Minister of the Interior
- In office 29 December 1989 – 16 June 1990
- Prime Minister: Petre Roman
- Preceded by: Tudor Postelnicu
- Succeeded by: Doru-Viorel Ursu

Personal details
- Born: November 4, 1928 Suharău, Botoșani County, Kingdom of Romania
- Died: November 1, 2010 (aged 81) Bucharest, Romania
- Resting place: Ghencea Cemetery, Bucharest
- Party: Romanian Communist Party
- Occupation: politician

= Mihai Chițac =

Romanian general (1928–2010)

Mihai Chițac (November 4, 1928 – November 1, 2010) was a Romanian general and Interior Minister from 1989 to 1990 during the waning days of the Communist era. In 2008, Chițac and another general, Victor Stănculescu, were convicted of aggravated manslaughter by the Supreme Court for the shooting deaths of pro-democracy protesters during the Romanian Revolution of 1989.

Communist Romanian security forces fired live ammunition at protesters and civilians between December 17 and 20, 1989, killing 72 civilians and injuring 253 others. Generals Chițac and Stănculescu were originally convicted and sentenced for multiple aggravated murder charges during a 1999 trial. The trial had found both guilty of ordering troops and security forces to shoot pro-democracy and anti-communist protesters in Timișoara. Chițac's prison terms were discontinued on six occasions due to deteriorating health.

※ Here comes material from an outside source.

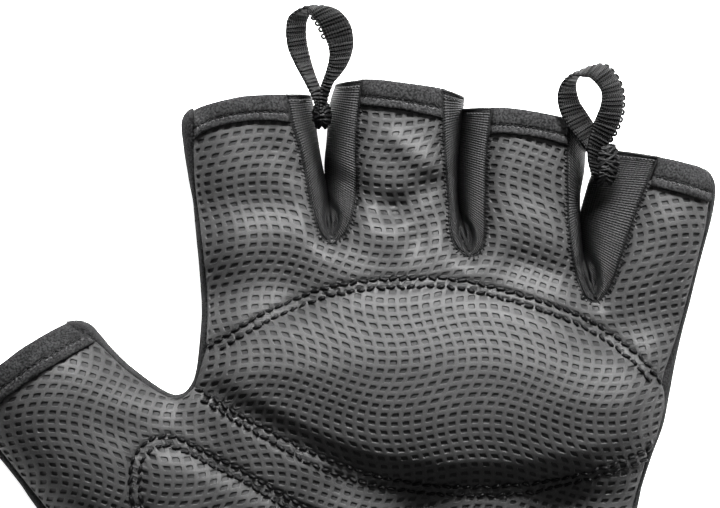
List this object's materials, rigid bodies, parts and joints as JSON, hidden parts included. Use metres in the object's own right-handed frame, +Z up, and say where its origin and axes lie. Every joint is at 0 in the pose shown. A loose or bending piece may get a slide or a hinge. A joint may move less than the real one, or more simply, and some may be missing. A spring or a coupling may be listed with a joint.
{
  "type": "weightlifting glove",
  "caption": "Fingerless left-hand training glove with a padded grip-leather palm, stretch finger gussets, webbing pull loops and a strapped cuff, lying palm up.",
  "frame": {"origin": "on the flat back that the glove lies on, under the middle of the palm pad", "axes": "+X from the thumb to the little finger, +Y towards the fingertips, +Z up out of the palm"},
  "size_m": [0.1595, 0.1823, 0.0321],
  "materials": {
    "grip_leather": "embossed wavy grip",
    "brushed_felt": "brushed",
    "stretch_knit": "ribbed, slightly shiny",
    "webbing": "ribbed",
    "back_fabric": "soft"
  },
  "bodies": {
    "root": {"palm_panel": "grip_leather", "heel_panel": "grip_leather", "palm_pad": "grip_leather", "heel_pad": "grip_leather", "index_hem": "brushed_felt", "middle_hem": "brushed_felt", "ring_hem": "brushed_felt", "little_hem": "brushed_felt", "thumb_hem": "brushed_felt", "index_middle_gusset": "stretch_knit", "middle_ring_gusset": "stretch_knit", "ring_little_gusset": "stretch_knit", "back_panel": "back_fabric", "wrist_cuff": "back_fabric", "wrist_strap": "webbing", "index_middle_pull_loop": "webbing", "ring_little_pull_loop": "webbing"}
  },
  "joints": []
}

The Romanian Supreme Court further sentenced Chițac and Stănculescu to fifteen years in prison for aggravated manslaughter on October 16, 2008.

Chiţac was admitted to Bucharest Military Hospital on September 19, 2010, for cardiac problems and tumors discovered that same month. He died at his home in Bucharest at 10 a.m. on November 1, 2010. He is buried at Ghencea Military Cemetery.